Her drive to satisfy her curiosity about the origin of things settled her decision.
Williams recalled years of looking up at a striking, black-and-white photo of her paternal grandfather, Melvin Jackson Scholes Sr., as a U.S. World War II military servicemember. He walked down a street against a backdrop of total destruction at an atomic bomb site in either Hiroshima or Nagasaki, Japan, she’s not sure which.
“I’ve always been fascinated with how things came about, trying to understand where I came from,” said Williams, who has recently begun exploring a family line of Blackfoot ancestry living in upstate New York.
“I want to know the past, how I came to be here. The only way I know how is to try to understand the different cultures, the different time, what it was like back then.”
On one family genealogical website, the Groton, N.Y., native found that one great-great grandfather arrived in America in 1889, on a ship called Majestic, captained by Edward J. Smith 17 years before he set off at the helm of the ill-fated Titanic.
She is concentrating in world archeology.
“I’ve always loved Celtic, Irish, ancient Egyptian culture,” she said. “Just trying find my place in the world, I guess.”
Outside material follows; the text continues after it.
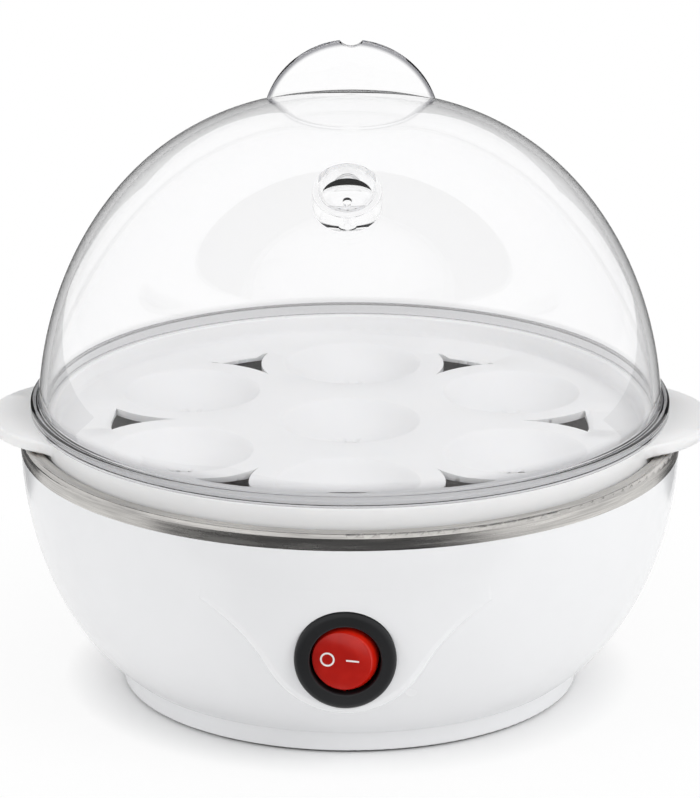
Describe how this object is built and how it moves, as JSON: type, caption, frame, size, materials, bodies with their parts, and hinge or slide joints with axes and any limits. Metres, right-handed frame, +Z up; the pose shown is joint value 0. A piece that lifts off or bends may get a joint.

At Cortland, Williams was inducted into the national honor society in history Phi Alpha Theta and, last semester, co-founded the university’s Archeology Club, which this semester gained recognition by the Student Government Association. She served briefly as its first treasurer, until life intervened again.
Williams loves learning, but that must always occur against a backdrop of raising two teenagers at home, ages 17 and 14, who look to her as a cheerleading coach; and keeping tabs on her fledged oldest child, 19, and two stepchildren, 19 and 16. Then there’s her extended local family of some 300 to 400 cousins and other area relatives to consider. She’s recently relocated her household from Groton while taking in her ill stepmother. Plus in the household she supports her husband, Matthew, in their six years of married life.
Williams does find time to contemplate her plans for after graduation.
“There’s a master’s program in archeology at Binghamton University,” she said. “Or I could see going to work for a museum as an archivist. You get to see all the stuff that’s hidden away from everybody, touch something that hasn’t been touched in thousands of years. That’s the draw toward the archeological side of it. You have to understand the history to understand the meaning of all the (museum) items.”
The university defines its non-traditional students as undergraduate students who are 24 years of age or older or, regardless of age, may have dependent children, be working full-time, have military experience or have made a break in education at some point after high school.
The university will acknowledge these individuals Monday, Nov. 14, through Friday, Nov. 18, during its celebration of Non-Traditional Students Week.
Stories about outstanding non-traditional students will be shared during the week. The week also includes a host of special activities, both on campus and virtually.